**WRITTEN PROBLEM:** Repeat only the lines running from the beginning of the material through the line that contains "underside at z = 0.".

**PROVIDED MATERIAL:**
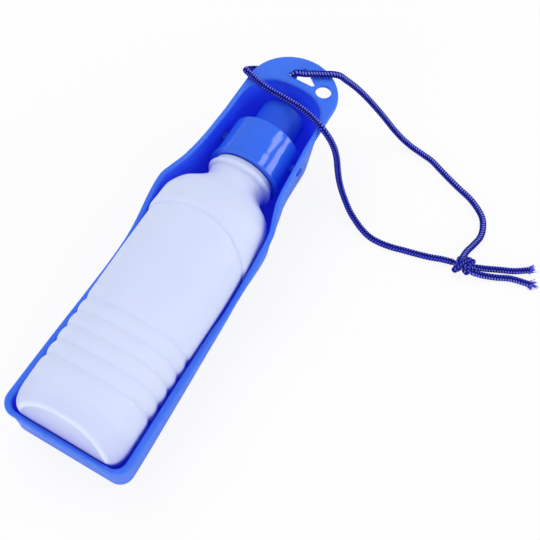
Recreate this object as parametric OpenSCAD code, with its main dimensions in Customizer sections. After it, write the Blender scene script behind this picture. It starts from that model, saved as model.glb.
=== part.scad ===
// Travel water bottle for dogs: a squeeze bottle on a swivel cap, folded into its drinking trough.
// Long axis +Y from the trough's square end to its head flange, +Z up, the trough's underside at z = 0.

/* [Trough] */
// Overall length of the trough, rim to rim
trough_len = 280; // [240:1:320]
// Half width of the rim at the square end
near_half_w = 40.3; // [34:0.1:46]
// Half width of the rim along the narrow neck part
neck_half_w = 29.3; // [26:0.1:34]
// Rim height along the square half
near_rim_z = 33; // [26:0.5:42]
// Rim height along the neck part and of the head flange
head_rim_z = 58; // [50:0.5:64]
// Wall and floor thickness
wall_t = 2; // [1.4:0.1:3]
// Thickness of the turned-out lip and of the head flange
lip_t = 2.4; // [1.6:0.1:4]
// Radius of the head flange
flange_r = 29.6; // [26:0.1:34]
// Plan radius of the two square-end corners
corner_r = 9.5; // [5:0.5:16]

/* [Head flange holes] */
// Radius of the round hang hole
hang_r = 5; // [3:0.1:7]
// Hang hole centre to the right of the middle
hang_x = 17; // [14:0.5:19]
// Hang hole centre measured back from the head end
hang_back = 18.5; // [14:0.5:22]
// Corner radius of the cord hole
cord_hole_r = 1.8; // [1:0.1:3]

/* [Swivel] */
// Swivel axis measured from the square end
pivot_y = 212; // [206:0.5:216]
// Swivel axis above the underside
pivot_z = 39.5; // [38:0.5:44]
// Trunnion pin radius
pin_r = 3; // [2.5:0.1:4.5]
// Rest tilt of the bottle, its foot end lying lower
rest_tilt = 2.7; // [0:0.1:3]
// Radial running clearance of a pin in its bore
pin_gap = 0.06; // [0.02:0.01:0.1]
// How far a pin end stands out of the trough wall
pin_out = 2.4; // [0.5:0.1:3]

/* [Bottle] */
// From the rim of the square half in to the bottle's side
side_room = 6.6; // [6.2:0.1:10]
// Half height of the bottle body
body_b = 28; // [24:0.1:32]
// Roundness of the body section, 2 is an ellipse
body_n = 2.6; // [2:0.1:4]
// Shell thickness of the bottle
shell_t = 1.2; // [0.8:0.1:2]
// Depth of the five finger grooves
groove_d = 1.1; // [0.5:0.1:2]
// Spacing of the finger grooves
groove_pitch = 9.5; // [8:0.1:11]
// Radial clearance of the bottle neck in the cap's bore
neck_gap = 0.5; // [0.3:0.1:1]
// Wall of the bottle neck
neck_t = 2.2; // [1.8:0.1:3]
// How far the bead under the cap stands inside the cap's rim
bead_in = 1.7; // [1:0.1:3]

/* [Cap and spout] */
// From the rim of the trough's neck part in to the swivel cap
cap_room = 6.8; // [6.5:0.1:9]
// Wall of the swivel cap
cap_wall = 3.6; // [3:0.1:4.5]
// Length of the swivel cap
cap_len = 29; // [24:0.5:32]
// Outer radius of the spout
spout_r = 14.8; // [12:0.1:16]
// Length of the spout beyond the cap
spout_len = 22; // [16:0.5:24]
// Radius of the outlet in the end of the spout
outlet_r = 3.2; // [2:0.1:6]

/* [Cord] */
// Diameter of the braided wrist cord
cord_d = 4; // [3:0.1:5]

/* [Hidden] */
$fn = 72;

mid = trough_len / 2;
hang_y = trough_len - hang_back;
body_a = near_half_w - side_room;
cap_r = neck_half_w - cap_room;
cap_rim = 0.8;
bore_r = cap_r - cap_wall;
neck_r = bore_r - neck_gap;
thread_h = 1;
root_r = neck_r - thread_h;
neck_bore = neck_r - neck_t;
bead_r = cap_r + cap_rim - bead_in;
stem_r = spout_r - 1.8;
spout_bore = spout_r - 3.4;
cap_y0 = 192.5;
cap_y1 = cap_y0 + cap_len;
spout_y1 = cap_y1 + spout_len;
neck_end = cap_y1 - 7.5;
washer_t = 2;
spout_flange_t = 2.5;

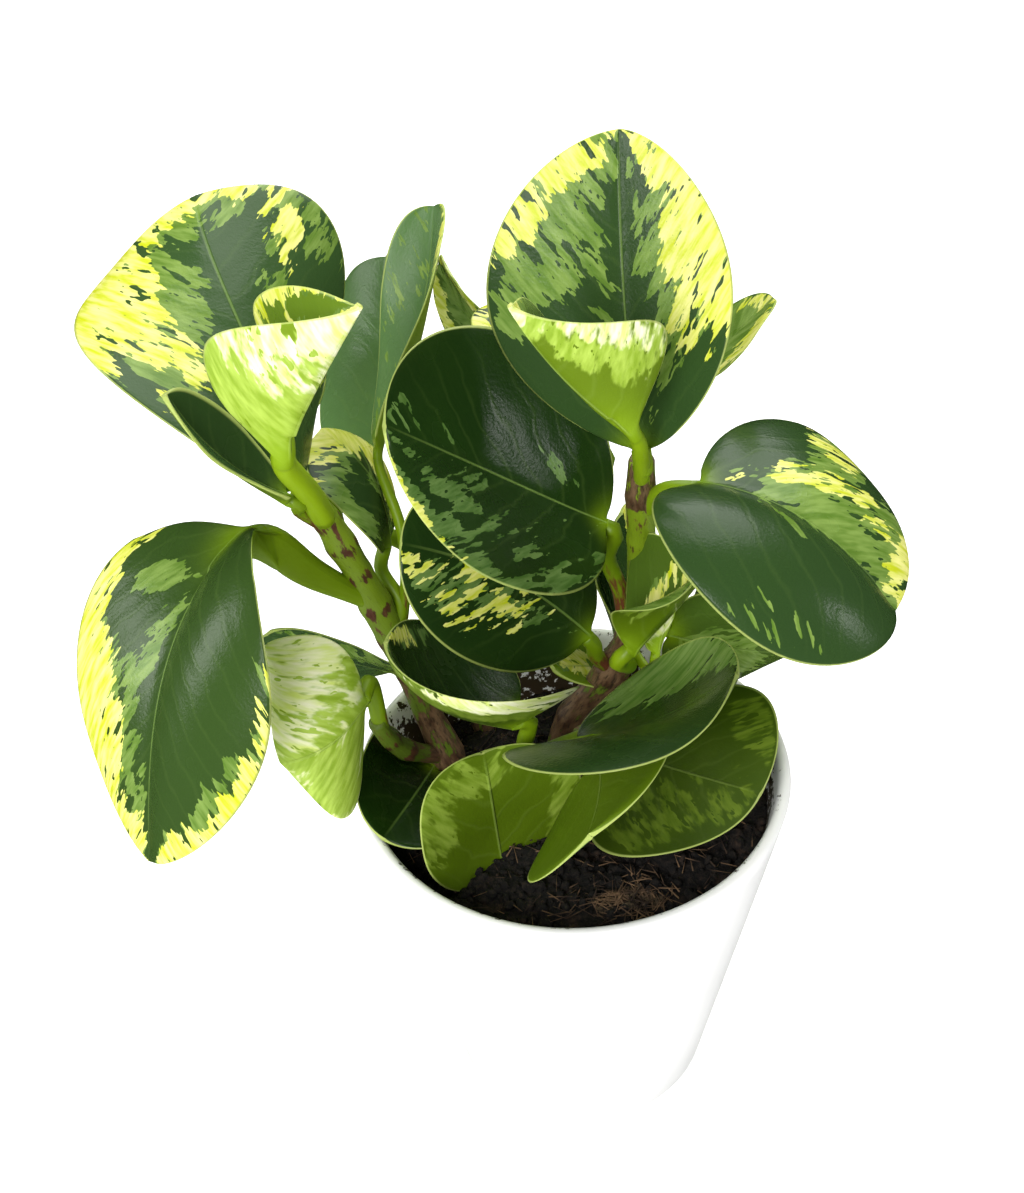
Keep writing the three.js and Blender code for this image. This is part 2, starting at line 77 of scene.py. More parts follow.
def node(tree, kind, settings=None, **wires):
    """The output of a new shader node. Its sockets are set to values or wired to others, by
    name, or by number as in i0."""
    made = tree.nodes.new("ShaderNode" + kind)
    for key, value in (settings or {}).items():
        setattr(made, key, value)
    for key, value in wires.items():
        socket = made.inputs[int(key[1:]) if key[1:].isdigit() else key.replace("_", " ")]
        if isinstance(value, bpy.types.NodeSocket):
            tree.links.new(value, socket)
        else:
            socket.default_value = value
    return made.outputs[0]


def math_node(tree, operation, first, second=0.0, third=0.0, clamp=False):
    return node(tree, "Math", {"operation": operation, "use_clamp": clamp},
                i0=first, i1=second, i2=third)


def times(tree, first, second, clamp=False):
    return math_node(tree, "MULTIPLY", first, second, clamp=clamp)


def step_between(tree, value, low, high):
    """0 below low, 1 above high, smooth between."""
    return node(tree, "MapRange", {"interpolation_type": "SMOOTHSTEP"},
                Value=value, From_Min=low, From_Max=high)


def mix_colour(tree, factor, first, second):
    """The first colour where the factor is 0, the second where it is 1."""
    mixer = tree.nodes.new("ShaderNodeMix")
    mixer.data_type = "RGBA"
    for socket, value in ((0, factor), (6, first), (7, second)):
        if isinstance(value, bpy.types.NodeSocket):
            tree.links.new(value, mixer.inputs[socket])
        else:
            mixer.inputs[socket].default_value = (*value, 1) if socket else value
    return mixer.outputs[2]


def noise_of(tree, vector, scale, detail=2.0, rough=0.5):
    return node(tree, "TexNoise", Vector=vector, Scale=scale, Detail=detail, Roughness=rough)


def object_places(tree):
    return tree.nodes.new("ShaderNodeTexCoord").outputs["Object"]


def split(tree, vector):
    """The three parts of a vector."""
    parts = tree.nodes.new("ShaderNodeSeparateXYZ")
    tree.links.new(vector, parts.inputs[0])
    return parts.outputs


def connect(tree, shader, **results):
    """Wires results to the shader's sockets of those names."""
    for socket, result in results.items():
        tree.links.new(result, shader.inputs[socket.replace("_", " ")])


def finish_piece(mesh_builder, name, materials, replaced=()):
    """Turns a bmesh into a smooth-shaded piece that rides on its body."""
    mesh = bpy.data.meshes.new(name)
    mesh_builder.to_mesh(mesh)
    mesh_builder.free()
    for material in materials:
        mesh.materials.append(material)
    mesh.polygons.foreach_set("use_smooth", [True] * len(mesh.polygons))
    piece = bpy.data.objects.new(name, mesh)
    bpy.context.collection.objects.link(piece)
    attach(piece, "root")
    if replaced:
        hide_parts(*replaced)


POT_HEIGHT, RIM, BASE, WALL = 0.120, 0.064, 0.040, 0.004
slope = (RIM - BASE) / POT_HEIGHT
foot = [(0.0, 0.0), (BASE - 0.0012, 0.0), (BASE - 0.0002, 0.0004), (BASE + 0.0003, 0.0014)]
outer_wall = [(BASE + slope * z, z) for z in (0.030, 0.060, 0.090, 0.112)]
lip = [(RIM - inwards, POT_HEIGHT - down) for inwards, down in (
    (0.0004, 0.0016), (0.0007, 0.0006), (0.0015, 0.0), (0.0027, 0.0), (0.0036, 0.0006),
    (0.0043, 0.0018))]
inner_wall = [(BASE - WALL + slope * z, z) for z in (0.110, 0.095, 0.060, 0.006)]
profile = foot + outer_wall + lip + inner_wall + [(0.0, 0.005)]

pot_wall = bmesh.new()
corners = [pot_wall.verts.new((r, 0, z)) for r, z in profile]
for near, far in zip(corners, corners[1:]):
    pot_wall.edges.new((near, far))
bmesh.ops.spin(pot_wall, geom=pot_wall.verts[:] + pot_wall.edges[:], cent=(0, 0, 0),
               axis=(0, 0, 1), angle=math.tau, steps=160, use_merge=True)
bmesh.ops.remove_doubles(pot_wall, verts=pot_wall.verts[:], dist=1e-6)
bmesh.ops.recalc_face_normals(pot_wall, faces=pot_wall.faces[:])

glaze, tree, shader = clear_material("white_glaze", 0.32, Specular_IOR_Level=0.2)
place = object_places(tree)
x, y, z = split(tree, place)
radius = math_node(tree, "SQRT", math_node(tree, "MULTIPLY_ADD", x, x, times(tree, y, y)))
wall_middle = math_node(tree, "MULTIPLY_ADD", z, slope, BASE - WALL * 0.6)
inside = step_between(tree, math_node(tree, "SUBTRACT", wall_middle, radius), 0.0, 0.0006)
near_peat = step_between(tree, z, 0.119, 0.103)
specks = noise_of(tree, place, 420, 5, 0.65)
splash = noise_of(tree, place, 90, 3, 0.6)
amount = math_node(tree, "MULTIPLY_ADD", near_peat, 0.2, times(tree, splash, 0.35))
dirt = step_between(tree, math_node(tree, "ADD", specks, amount), 0.76, 0.80)
dirt = times(tree, dirt, inside)
soft = noise_of(tree, place, 25, 2)
white = mix_colour(tree, soft, (0.9, 0.9, 0.89), (0.95, 0.95, 0.94))
ripple = noise_of(tree, place, 60, 2)
connect(tree, shader, Base_Color=mix_colour(tree, dirt, white, (0.05, 0.035, 0.02)),
        Roughness=math_node(tree, "MULTIPLY_ADD", soft, 0.1, 0.27),
        Normal=node(tree, "Bump", Strength=0.06, Distance=0.0005, Height=ripple))
finish_piece(pot_wall, "pot_wall", [glaze], replaced=["pot"])

# ---- peat -----------------------------------------------------------------------------------
# The pot is filled with dark fibrous peat, sunk toward the back. Its bed is one uneven plug,
# and loose crumbs and reddish fibres lie on it, with one light brown lump at the front.
MM = 0.001  # from here on, sizes and places are in mm until MM makes them metres
PEAT_TOP, PEAT_FOOT, PEAT_SUNK = 106, 8, 8
BED_WIDE, BED_EDGE, FOOT_EDGE, WALL_GAP = 57.6, 57.4, 37.3, 0.3
LUMP, LUMP_REACH = (11.5, -42, 106.8), (12.8, 6.06, 11.4)
CRUMBS, FIBRES = 1500, 420
random.seed(7)


def peat_height(x, y):
    """Height of the bed, in mm, at a place in mm."""
    back = min(1, max(0, (y - 5) / 50))
    sunk = PEAT_SUNK * back ** 2 * (3 - 2 * back)
    waves = 1.1 * math.sin(x / 7 + 1) * math.cos(y / 9) + 0.7 * math.sin((x + 2 * y) / 5)
    lump = 3 * math.exp(-((x - LUMP[0]) ** 2 + (y - LUMP[1]) ** 2) / 120)
    return PEAT_TOP - sunk + waves + lump


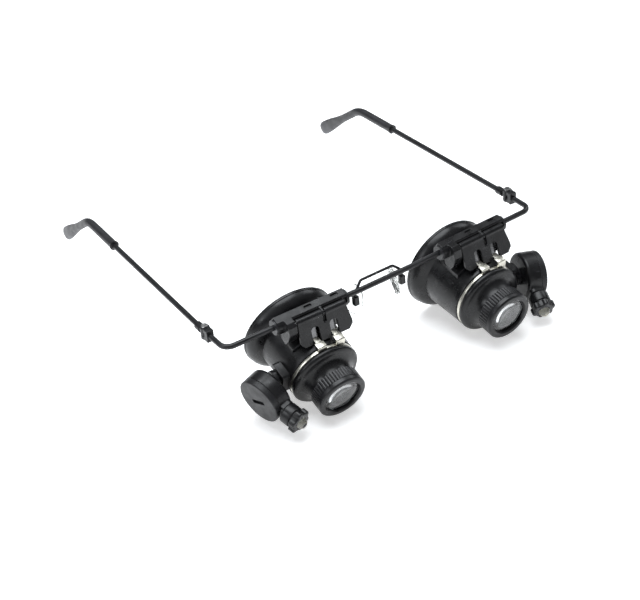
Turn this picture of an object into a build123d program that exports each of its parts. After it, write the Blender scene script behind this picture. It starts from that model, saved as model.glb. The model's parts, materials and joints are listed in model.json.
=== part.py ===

**ANSWER FOR THE TASK:**
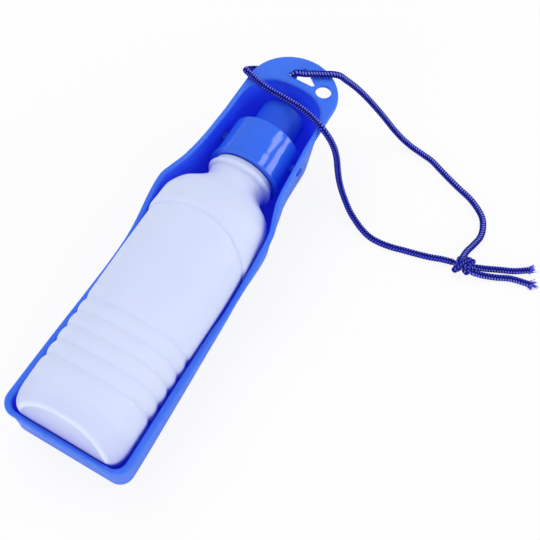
Recreate this object as parametric OpenSCAD code, with its main dimensions in Customizer sections. After it, write the Blender scene script behind this picture. It starts from that model, saved as model.glb.
=== part.scad ===
// Travel water bottle for dogs: a squeeze bottle on a swivel cap, folded into its drinking trough.
// Long axis +Y from the trough's square end to its head flange, +Z up, the trough's underside at z = 0.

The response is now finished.